En parlant d'« Apple Store contrefait », Romney évoque la boutique de Kunming, qui ne vend pas « des produits contrefaits », mais des produits Apple bel et bien authentiques — seule l'apparence des boutiques officielles était plagiée. Jessica Angelson, la blogueuse new-yorkaise qui avait découvert cette boutique n'a pas manqué de souligner l'approximation du candidat :

[Romney] utilise [cette anecdote] comme un raccourci pour polémiquer sur les conditions de travail en Chine et [pour rappeler] qu'il sera "ferme sur la question de la Chine". C'est un raccourci plutôt vide de sens. Je ne suis pas sûre qu'il sait à quoi il fait référence.

Le président Obama, qui se bat pour sa réélection, a répondu sur un tout autre terrain, celui des structures éducatives et économiques aux États-Unis :

Candy, il y a certains emplois qui ne reviendront pas. Parce que ce sont des emplois à bas salaires et peu qualifiés. Je veux des emplois à haut salaire et qualifiés. Voilà pourquoi nous devons mettre l'accent sur l'industrie. Voilà pourquoi nous devons investir dans l'industrie de pointe. Voilà pourquoi nous devons faire en sorte d'avoir la meilleure recherche scientifique du monde. Et lorsque l'on parle de dette, si l'on ajoute à la dette des exemptions d'impôts pour des gens qui n'en ont pas besoin, et que nous diminuons les investissements dans la recherche qui va créer la prochaine Apple, créer la prochaine innovation qui fera vendre des produits à travers le monde, alors nous perdrons cette course.

Si nous ne formons pas des ingénieurs […] alors les entreprises ne s'installeront pas ici. Ces investissements sont ce qui va aider à faire en sorte que nous continuions à mener l'économie mondiale, non seulement l'an prochain, mais dans dix ans, dans 50 ans, dans 100 ans.

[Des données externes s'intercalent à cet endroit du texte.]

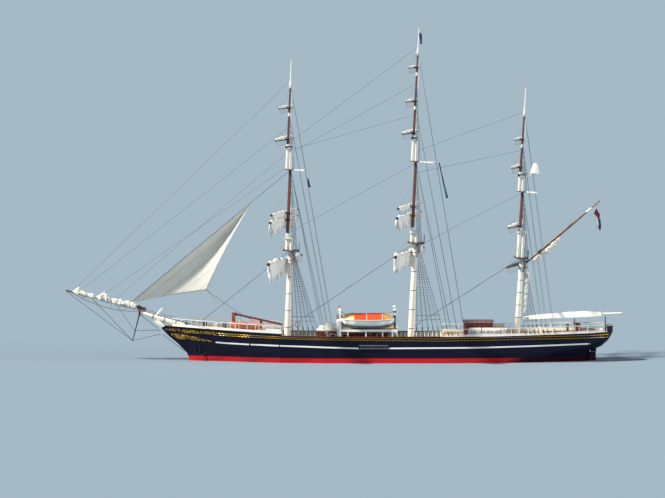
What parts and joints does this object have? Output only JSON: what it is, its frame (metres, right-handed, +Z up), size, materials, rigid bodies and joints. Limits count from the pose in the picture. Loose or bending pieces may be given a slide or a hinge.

Bataille extérieure contre bataille intérieure, la ligne de partage est claire. Avec son « certains emplois ne reviendront pas », Barack Obama sait qu'il ne fait rien d'autre que de citer Steve Jobs lui-même, qui lui a répété à de multiples reprises de ne pas perdre de temps avec les emplois dans le conditionnement pour se concentrer sur des secteurs plus stratégiques et plus rentables.

Apple pratique ce que Jobs théorisait et Tim Cook répétait : certaines des pièces les plus cruciales et les plus complexes de ses produits sont conçues et fabriquées aux États-Unis — c'est le cas des processeurs Apple AX ou du verre alumino-silicaté des appareils iOS. Si l'assemblage final est lui réalisé en Chine, ce n'est pas uniquement pour des raisons de coût, les plus hauts salaires chinois commençant à rattraper les plus bas salaires américains et Apple investissant massivement en machines-outils sur place.

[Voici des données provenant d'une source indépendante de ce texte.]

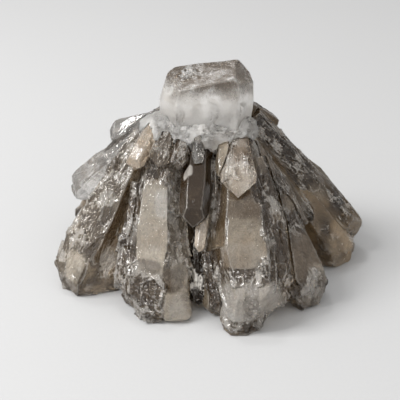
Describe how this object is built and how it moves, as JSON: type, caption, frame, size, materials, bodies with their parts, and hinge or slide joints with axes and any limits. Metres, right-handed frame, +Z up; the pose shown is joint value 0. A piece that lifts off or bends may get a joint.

C'est aussi pour des questions structurelles et pratiques lourdes. Foxconn sert essentiellement à sous-traiter l'embauche et la gestion de centaines de milliers d'employés, une échelle nécessaire pour Apple et impossible à atteindre aux États-Unis. Shenzhen s'est construite comme un véritable atelier à échelle mondiale, à la fin de la chaîne d'approvisionnement et au début de la chaîne logistique grâce à son immense port.

Ce que la « fermeté » envers la Chine ne changera pas de sitôt.